◆ TASK TO COMPLETE: Reproduce, word for word, only the lines from the one containing "if empty is" through the one containing "for node in", both included.

##### RECORDS FOR PROCESSING #####

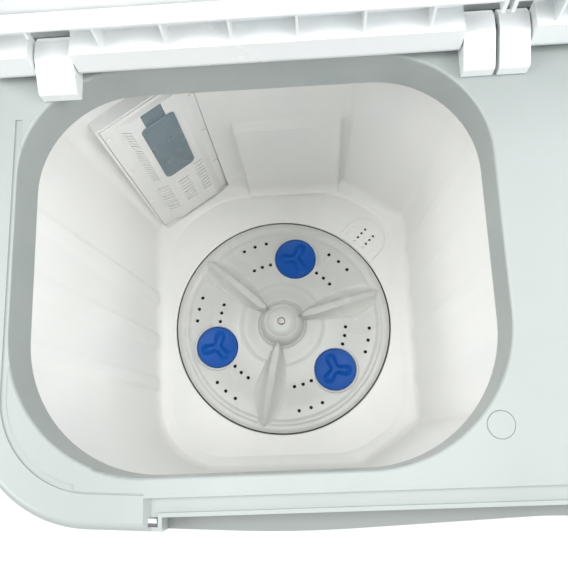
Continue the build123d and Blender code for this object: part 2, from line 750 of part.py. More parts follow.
belt_span = (Vector(motor_x, motor_y) - Vector(wash_x, wash_y)).length
belt_turn = Plane(origin=(wash_x, wash_y, (pulley_low + pulley_high) / 2 - 2.4),
                  x_dir=(motor_x - wash_x, motor_y - wash_y, 0), z_dir=(0, 0, 1))
with BuildPart() as drive_belt:
    with BuildSketch(belt_turn):
        Circle(big_pulley_radius - 6.7 + belt_thickness)
        with Locations((belt_span, 0)):
            Circle(small_pulley_radius - 6.7 + belt_thickness)
        make_hull()
    extrude(amount=4.8)
    with BuildSketch(belt_turn.offset(-1)):
        Circle(big_pulley_radius - 6.7)
        with Locations((belt_span, 0)):
            Circle(small_pulley_radius - 6.7)
        make_hull()
    extrude(amount=8, mode=Mode.SUBTRACT)
save(drive_belt.part, "drive_belt")

with BuildPart() as wash_motor:
    with BuildSketch(Plane.XY.offset(motor_bottom)):
        with Locations((motor_x, motor_y)):
            Circle(motor_radius - 8)
    extrude(amount=motor_top - motor_bottom)
    with BuildSketch(Plane.XY.offset(motor_bottom + 28)):
        with Locations((motor_x, motor_y)):
            Circle(motor_radius)
    extrude(amount=motor_top - motor_bottom - 56)
    with BuildSketch(Plane.XY.offset(motor_top - 28)):
        with Locations((motor_x, motor_y)):
            with PolarLocations(motor_radius - 8, 4, 45):
                Rectangle(16, 12)
    extrude(amount=6)
    with BuildSketch(Plane.XY.offset(motor_top - 32)):
        with Locations((motor_x, motor_y)):
            Circle(5.06)
    extrude(amount=40, mode=Mode.SUBTRACT)
save(wash_motor.part, "wash_motor")

with BuildPart() as motor_bracket:
    with BuildSketch(Plane.XY.offset(104)):
        with Locations((motor_x, motor_y)):
            RectangleRounded(126, 126, 12)
            with GridLocations(104, 104, 2, 2):
                Circle(3, mode=Mode.SUBTRACT)
            Circle(22, mode=Mode.SUBTRACT)
    extrude(amount=8)
save(motor_bracket.part, "motor_bracket")

with BuildPart() as motor_capacitor:
    with BuildSketch(Plane.XY.offset(base_floor_top)):
        with Locations((10, -90)):
            Circle(21)
    extrude(amount=74)
    fillet(motor_capacitor.faces().sort_by(Axis.Z)[-1].edges(), radius=3)
    with BuildSketch(Plane.XY.offset(base_floor_top + 74)):
        with Locations((4, -90), (16, -90)):
            Rectangle(1, 6)
    extrude(amount=8)
save(motor_capacitor.part, "motor_capacitor")

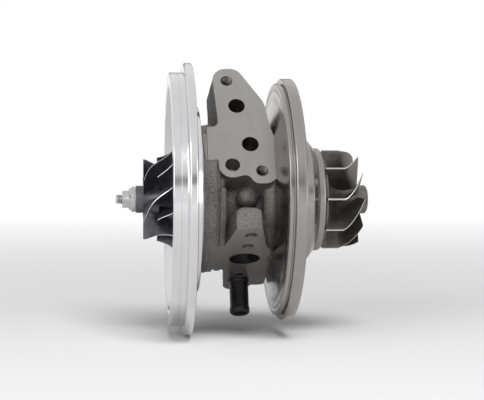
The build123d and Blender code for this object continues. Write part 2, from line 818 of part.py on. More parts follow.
def compressor_blade_section(sweep):
    """The compressor blade's section after this sweep of its quarter turn from axial to radial."""
    rise = 1 - cos(radians(sweep))
    run = sin(radians(sweep))
    hub_run = compressor_length + compressor_exit_width
    hub = (compressor_inlet + hub_run * run, compressor_hub_radius + hub_rise * rise)
    shroud = (compressor_inlet + compressor_length * run, compressor_inlet_radius + shroud_rise * rise)
    fast = compressor_fast_turn * (1 - exp(-sweep / compressor_turn_rate))
    turn = compressor_lead - fast - compressor_slow_turn * sweep
    return blade_section(hub, shroud, turn, compressor_root, compressor_tip)


hub_rise = compressor_radius - compressor_hub_radius
shroud_rise = compressor_radius - compressor_inlet_radius

# A full blade and a splitter blade of the compressor wheel
with BuildPart() as full_blade:
    full_sweeps = [quarter_turn * (step / 10) ** 1.4 for step in range(11)]
    loft([compressor_blade_section(sweep) for sweep in full_sweeps])

with BuildPart() as splitter_blade:
    splitter_range = quarter_turn - splitter_start
    splitter_sweeps = [splitter_start + splitter_range * step / 6 for step in range(7)]
    loft([compressor_blade_section(sweep) for sweep in splitter_sweeps])

# Compressor wheel: hub, back disc, full blades and splitters in one piece
with BuildPart() as compressor_wheel:
    with BuildSketch(Plane.XZ):
        with BuildLine():
            hub_length = compressor_length + compressor_exit_width
            wheel_bore = stub_radius + rotor_fit
            boss_radius = flinger_radius - inner_clearance
            nose_edge = compressor_hub_radius - small_chamfer
            hub_centre = (compressor_inlet, compressor_radius)
            EllipticalCenterArc(hub_centre, hub_length, hub_rise, 3 * quarter_turn, arc_size=quarter_turn)
            Polyline(
                (compressor_exit_hub, compressor_radius),
                (compressor_back, compressor_radius),
                (compressor_back, boss_radius),
                (flinger_start, boss_radius),
                (flinger_start, wheel_bore),
                (compressor_nose, wheel_bore),
                (compressor_nose, nose_edge),
                (compressor_nose + small_chamfer, compressor_hub_radius),
                (compressor_inlet, compressor_hub_radius),
            )
        make_face()
    revolve(axis=Axis.X)
    with Locations(wheel_plane):
        with PolarLocations(0, compressor_blades):
            add(full_blade.part)
        with PolarLocations(0, compressor_blades, start_angle=180 / compressor_blades):
            add(splitter_blade.part)
compressor_wheel.part.label = "compressor_wheel"
export_step(compressor_wheel.part, "parts/compressor_wheel.step")

# Nut: hexagon, cone and flange, clamping the compressor wheel
with BuildPart() as shaft_nut:
    with BuildSketch(Plane(origin=(nut_start, 0, 0), x_dir=(0, -1, 0), z_dir=(1, 0, 0))):
        RegularPolygon(nut_flats / 2, 6, major_radius=False)
    extrude(amount=nut_hex_length)
    nut_profile = axial_profile(
        (nut_cone_start, 0),
        (nut_cone_start, nut_cone_radius),
        (nut_flange_start, nut_flange_radius),
        (compressor_nose, nut_flange_radius),
        (compressor_nose, 0),
    )
    revolve(nut_profile, axis=Axis.X)
    nut_crown = axial_profile(
        (nut_start, nut_flats / 2),
        (nut_start, nut_flats),
        (nut_start + nut_flats / 4, nut_flats),
    )
    revolve(nut_crown, axis=Axis.X, mode=Mode.SUBTRACT)
    nut_bore = ring_profile(nut_start, compressor_nose, 0, thread_radius + rotor_fit)
    revolve(nut_bore, axis=Axis.X, mode=Mode.SUBTRACT)
shaft_nut.part.label = "shaft_nut"
export_step(shaft_nut.part, "parts/shaft_nut.step")

# Thrust collar: a hub that spaces the thrust bearing and a flange that runs on it
with BuildPart() as thrust_collar:
    collar_profile = axial_profile(
        (flinger_end, stub_radius + rotor_fit),
        (flinger_end, collar_hub_radius),
        (collar_start, collar_hub_radius),
        (collar_start, collar_radius),
        (collar_end, collar_radius),
        (collar_end, stub_radius + rotor_fit),
    )
    revolve(collar_profile, axis=Axis.X)
thrust_collar.part.label = "thrust_collar"
export_step(thrust_collar.part, "parts/thrust_collar.step")

# Oil flinger: a sleeve with a ring groove and a flange that throws the oil off
with BuildPart() as oil_flinger:
    flinger_groove_start = flinger_ring_x - ring_groove_width / 2
    flinger_profile = axial_profile(
        (flinger_start, stub_radius + rotor_fit),
        (flinger_start, flinger_radius),
        (flinger_groove_start, flinger_radius),
        (flinger_groove_start, flinger_radius - ring_depth),
        (flinger_groove_start + ring_groove_width, flinger_radius - ring_depth),
        (flinger_groove_start + ring_groove_width, flinger_radius),
        (flinger_flange_start, flinger_radius),
        (flinger_flange_start, collar_radius),
        (flinger_end, collar_radius),
        (flinger_end, stub_radius + rotor_fit),
    )
    revolve(flinger_profile, axis=Axis.X)
oil_flinger.part.label = "oil_flinger"
export_step(oil_flinger.part, "parts/oil_flinger.step")

# Thrust bearing: a plate with a drain notch, an oil groove and two pin holes
with BuildPart() as thrust_bearing:
    thrust_bore = collar_hub_radius + thrust_bore_fit
    revolve(ring_profile(thrust_face, recess_floor, thrust_bore, thrust_radius), axis=Axis.X)
    with BuildSketch(flange_plane(drain_normal, return_offset - return_radius)):
        with Locations(((thrust_face + recess_floor) / 2, 0)):
            Rectangle(2 * thrust_thickness, thrust_notch_width)
    extrude(amount=thrust_radius, mode=Mode.SUBTRACT)
    with BuildSketch(flange_plane(inlet_normal, collar_hub_radius)):
        with Locations((recess_floor, 0)):
            Rectangle(2 * thrust_groove_depth, thrust_groove_width)
    extrude(amount=gallery_offset + gallery_radius - collar_hub_radius, mode=Mode.SUBTRACT)
    with Locations(screw_plane):
        with PolarLocations(pin_circle, 2, start_angle=plate_screw_angle):
            Hole(pin_radius)
thrust_bearing.part.label = "thrust_bearing"
export_step(thrust_bearing.part, "parts/thrust_bearing.step")

# Two pins that keep the thrust bearing from turning
with BuildPart() as thrust_bearing_pins:
    with BuildSketch(Plane(origin=(thrust_face + pin_inset, 0, 0), x_dir=(0, -1, 0), z_dir=(-1, 0, 0))):
        with PolarLocations(pin_circle, 2, start_angle=plate_screw_angle):
            Circle(pin_radius)
    extrude(amount=-pin_length)
thrust_bearing_pins.part.label = "thrust_bearing_pins"
export_step(thrust_bearing_pins.part, "parts/thrust_bearing_pins.step")

# Oil baffle: a sheet ring in front of the thrust bearing, open towards the drain
with BuildPart() as oil_baffle:
    baffle_profile = ring_profile(
        drum_face,
        drum_face + baffle_thickness,
        baffle_hole_radius,
        thrust_radius,
    )
    revolve(baffle_profile, axis=Axis.X)
    with BuildSketch(flange_plane(drain_normal, return_offset)):
        with Locations((drum_face, 0)):
            Rectangle(4 * baffle_thickness, thrust_notch_width)
    extrude(amount=thrust_radius, mode=Mode.SUBTRACT)
oil_baffle.part.label = "oil_baffle"
export_step(oil_baffle.part, "parts/oil_baffle.step")


# Split seal rings, one at each end
with BuildPart() as piston_ring_compressor_end:
    ring_start = flinger_ring_x - ring_width / 2
    ring_inner_radius = flinger_radius - ring_depth + ring_back_gap
    ring_outer_radius = flinger_bore - rotor_fit
    revolve(
        ring_profile(ring_start, ring_start + ring_width, ring_inner_radius, ring_outer_radius),
        axis=Axis.X,
    )
    with BuildSketch(Plane.XY):
        with Locations((flinger_ring_x, 0)):
            Rectangle(2 * ring_width, ring_split)
    extrude(amount=2 * flinger_radius, mode=Mode.SUBTRACT)
piston_ring_compressor_end.part.label = "piston_ring_compressor_end"
export_step(piston_ring_compressor_end.part, "parts/piston_ring_compressor_end.step")

with BuildPart() as piston_ring_turbine_end:
    ring_start = shaft_ring_x - ring_width / 2
    ring_inner_radius = seal_boss_radius - ring_depth + ring_back_gap
    ring_outer_radius = seal_bore - rotor_fit
    revolve(
        ring_profile(ring_start, ring_start + ring_width, ring_inner_radius, ring_outer_radius),
        axis=Axis.X,
    )
    with BuildSketch(Plane.XY):
        with Locations((shaft_ring_x, 0)):
            Rectangle(2 * ring_width, ring_split)
    extrude(amount=2 * seal_boss_radius, mode=Mode.SUBTRACT)
piston_ring_turbine_end.part.label = "piston_ring_turbine_end"
export_step(piston_ring_turbine_end.part, "parts/piston_ring_turbine_end.step")


def bush_profile(x):
    """The floating bush's section, centred on station x, with chamfered ends."""
    start = x - bearing_length / 2
    end = x + bearing_length / 2
    return axial_profile(
        (start, bearing_bush_bore + small_chamfer),
        (start, bearing_bush_radius - small_chamfer),
        (start + small_chamfer, bearing_bush_radius),
        (end - small_chamfer, bearing_bush_radius),
        (end, bearing_bush_radius - small_chamfer),
        (end, bearing_bush_bore + small_chamfer),
        (end - small_chamfer, bearing_bush_bore),
        (start + small_chamfer, bearing_bush_bore),
    )


# Floating bushes, each with a ring of oil holes
with BuildPart() as journal_bearing_compressor_end:
    revolve(bush_profile(bearing_compressor_x), axis=Axis.X)
    with Locations(Plane(origin=(bearing_compressor_x, 0, 0), z_dir=(1, 0, 0))):
        with PolarLocations(0, bearing_oil_holes):
            bush_hole = (Align.CENTER, Align.CENTER, Align.MIN)
            Cylinder(
                bearing_oil_hole_radius,
                bearing_bore,
                rotation=(0, 90, 0),
                align=bush_hole,
                mode=Mode.SUBTRACT,
            )
journal_bearing_compressor_end.part.label = "journal_bearing_compressor_end"
export_step(journal_bearing_compressor_end.part, "parts/journal_bearing_compressor_end.step")

with BuildPart() as journal_bearing_turbine_end:
    revolve(bush_profile(bearing_turbine_x), axis=Axis.X)
    with Locations(Plane(origin=(bearing_turbine_x, 0, 0), z_dir=(1, 0, 0))):
        with PolarLocations(0, bearing_oil_holes):
            Cylinder(
                bearing_oil_hole_radius,
                bearing_bore,
                rotation=(0, 90, 0),
                align=bush_hole,
                mode=Mode.SUBTRACT,
            )
journal_bearing_turbine_end.part.label = "journal_bearing_turbine_end"
export_step(journal_bearing_turbine_end.part, "parts/journal_bearing_turbine_end.step")

# Open snap rings on both sides of each bush
with BuildPart() as bearing_retaining_rings:
    for station in snap_ring_stations:
        ring_start = station - snap_ring_width / 2
        snap_profile = ring_profile(
            ring_start,
            ring_start + snap_ring_width,
            bearing_bore - snap_ring_bite,
            snap_groove_radius - bearing_outer_fit,
        )
        revolve(snap_profile, axis=Axis.X)
    with BuildSketch(Plane.XY):
        with Locations(((land_compressor_start + slinger_end) / 2, 0)):
            Rectangle(housing_length + nose_end, snap_ring_opening)
    extrude(amount=snap_groove_radius, mode=Mode.SUBTRACT)
bearing_retaining_rings.part.label = "bearing_retaining_rings"
export_step(bearing_retaining_rings.part, "parts/bearing_retaining_rings.step")

# Orifice insert at the bottom of the oil inlet
with BuildPart() as oil_inlet_orifice:
    with BuildSketch(inlet_face.offset(-oil_inlet_depth - orifice_length)):
        with Locations((oil_inlet_x, 0)):
            Circle(orifice_seat_radius)
            Circle(orifice_radius, mode=Mode.SUBTRACT)
    extrude(amount=orifice_length)
    crown_rim = oil_inlet_orifice.edges().filter_by(GeomType.CIRCLE).sort_by(Axis.Z)[-2:]
    chamfer(crown_rim.sort_by(SortBy.RADIUS)[-1], length=orifice_crown)
oil_inlet_orifice.part.label = "oil_inlet_orifice"
export_step(oil_inlet_orifice.part, "parts/oil_inlet_orifice.step")

# Coolant nipple: a tube whose wider end is pressed into the drain flange
with BuildPart() as coolant_nipple:
    with BuildSketch(drain_face):
        with Locations((nipple_x, -nipple_offset)):
            Circle(nipple_radius)
    extrude(amount=nipple_length)
    nipple_mouth = coolant_nipple.faces().sort_by(Axis(origin=(0, 0, 0), direction=drain_normal))[-1]
    chamfer(nipple_mouth.edges(), length=nipple_chamfer)
    with BuildSketch(drain_face.offset(-nipple_seat_depth)):
        with Locations((nipple_x, -nipple_offset)):
            Circle(nipple_seat_radius)
    extrude(amount=nipple_seat_depth)
    with Locations(drain_face.offset(nipple_length)):
        with Locations((nipple_x, -nipple_offset)):
            Hole(nipple_bore)
coolant_nipple.part.label = "coolant_nipple"
export_step(coolant_nipple.part, "parts/coolant_nipple.step")
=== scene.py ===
"""Dresses the turbo cartridge: castings, turned faces, wheels, threads and metals, on a pale floor."""

import math

import bmesh
import bpy
from bpy.props import FloatProperty, FloatVectorProperty, IntProperty, PointerProperty
from mathutils import Matrix, Vector, noise


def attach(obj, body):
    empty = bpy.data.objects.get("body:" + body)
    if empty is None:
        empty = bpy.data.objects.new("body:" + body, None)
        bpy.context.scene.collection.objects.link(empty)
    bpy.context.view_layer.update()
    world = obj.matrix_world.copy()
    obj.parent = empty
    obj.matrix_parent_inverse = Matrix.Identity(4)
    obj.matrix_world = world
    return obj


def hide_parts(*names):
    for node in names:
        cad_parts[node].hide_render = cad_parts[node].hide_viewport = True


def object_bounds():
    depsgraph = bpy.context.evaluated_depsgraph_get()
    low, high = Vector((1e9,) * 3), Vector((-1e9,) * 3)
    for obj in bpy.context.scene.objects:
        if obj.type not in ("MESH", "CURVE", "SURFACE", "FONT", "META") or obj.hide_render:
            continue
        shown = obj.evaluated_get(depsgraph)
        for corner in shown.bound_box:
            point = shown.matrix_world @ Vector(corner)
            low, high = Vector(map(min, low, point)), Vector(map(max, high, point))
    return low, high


bl_info = {
    "name": "Turbo Cartridge",
    "version": (1, 0, 0),
    "blender": (4, 5, 0),
    "location": "View3D > Sidebar > Cartridge",
    "description": "Builds and finishes the pieces of a turbo cartridge around its packed frame",
    "category": "Add Mesh",
}

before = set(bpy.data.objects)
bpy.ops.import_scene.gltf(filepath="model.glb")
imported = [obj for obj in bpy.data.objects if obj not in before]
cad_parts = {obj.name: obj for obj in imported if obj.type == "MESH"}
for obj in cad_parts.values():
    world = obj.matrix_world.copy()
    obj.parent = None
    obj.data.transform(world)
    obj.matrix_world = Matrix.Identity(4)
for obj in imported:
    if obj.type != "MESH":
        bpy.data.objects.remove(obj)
cad_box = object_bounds()

MM = 0.001
FULL_TURN = 2 * math.pi
CREASE = math.radians(32)
SHAFT = Vector((1, 0, 0))

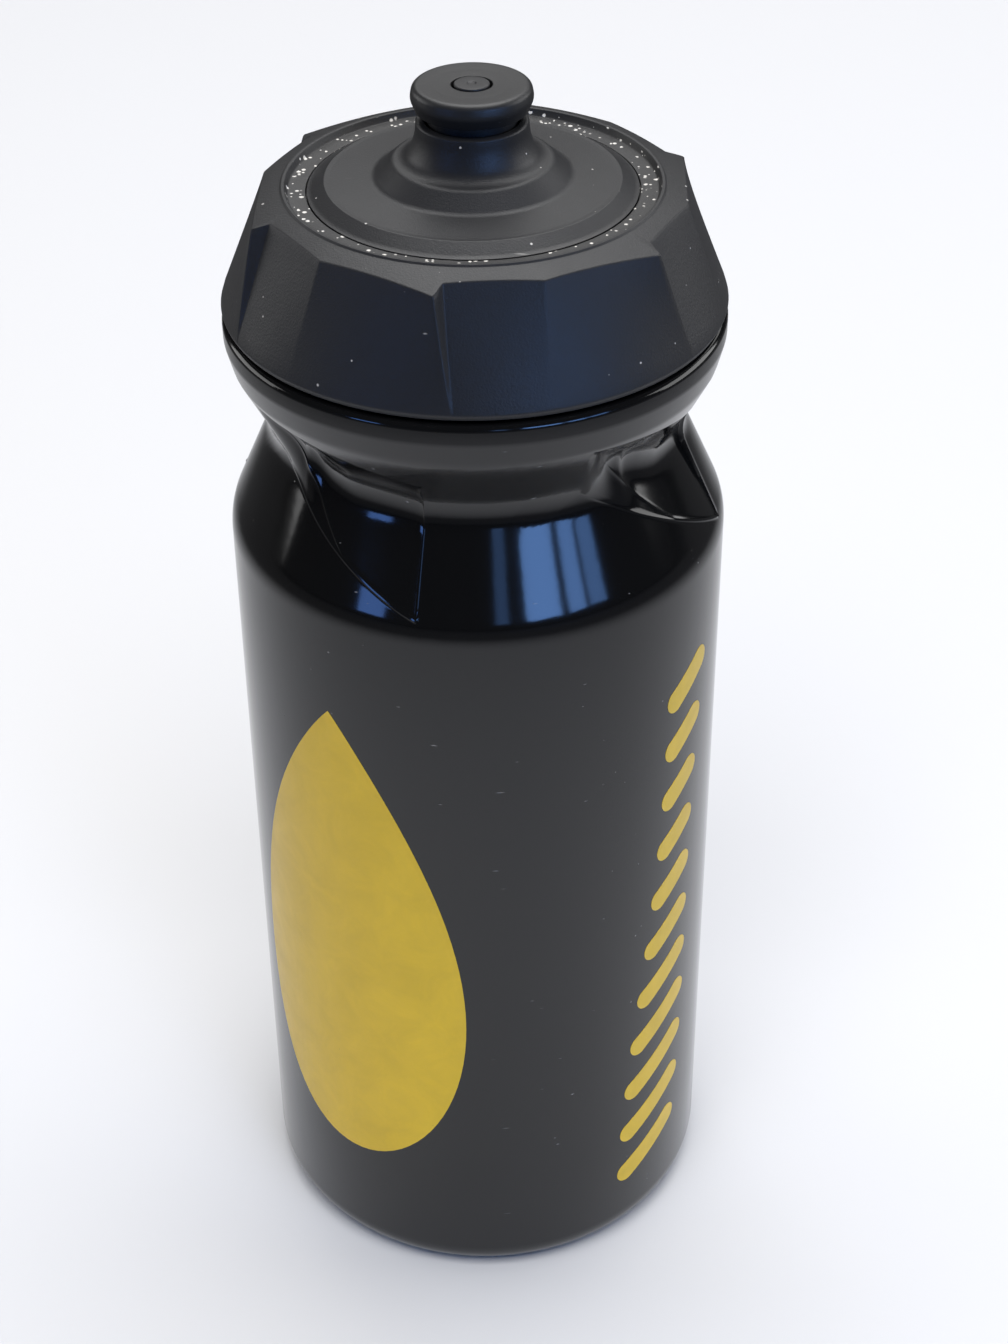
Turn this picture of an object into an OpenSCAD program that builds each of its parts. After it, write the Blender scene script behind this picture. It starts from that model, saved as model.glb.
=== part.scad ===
// Sports squeeze bottle with a screw cap and a push-pull mouthpiece.
// Z points up, the bottle stands on z = 0 and its axis is the Z axis.
// Azimuth is counter-clockwise from above; the front of the bottle faces -Y (270 degrees).

/* [Bottle] */
// Outside diameter of the straight body, which sits in a bottle cage
body_d = 74; // [70:0.5:80]
// Height of the straight body, up to where the shoulder's cone would meet it
body_h = 131.9; // [100:0.5:200]
// Wall thickness of the blow-moulded bottle
bottle_wall = 1.2; // [0.8:0.1:2]
// Radius of the fillet round the base
base_fillet = 6; // [3:0.5:10]
// How far the middle of the base is pushed up
base_push_up = 3.2; // [1:0.1:6]
// Radius of the waist between shoulder and rim, before it is rounded
waist_r = 29.85; // [28.5:0.05:31]
// Height of the shoulder, from the body's top to the waist
shoulder_h = 15.9; // [14:0.1:18]
// Height from the waist to the rim's underside
flare_h = 10.3; // [9:0.1:12]
// Height of the rolled rim that the cap sits over
rim_h = 6.5; // [5.5:0.1:8]
// Outside radius of the rolled rim
rim_r = 36.05; // [35:0.05:38]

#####

◆ ANSWER TO THIS TASK:
    if empty is None:
        empty = bpy.data.objects.new("body:" + body, None)
        bpy.context.scene.collection.objects.link(empty)
    bpy.context.view_layer.update()
    world = obj.matrix_world.copy()
    obj.parent = empty
    obj.matrix_parent_inverse = Matrix.Identity(4)
    obj.matrix_world = world
    return obj


def hide_parts(*names):
    for node in names:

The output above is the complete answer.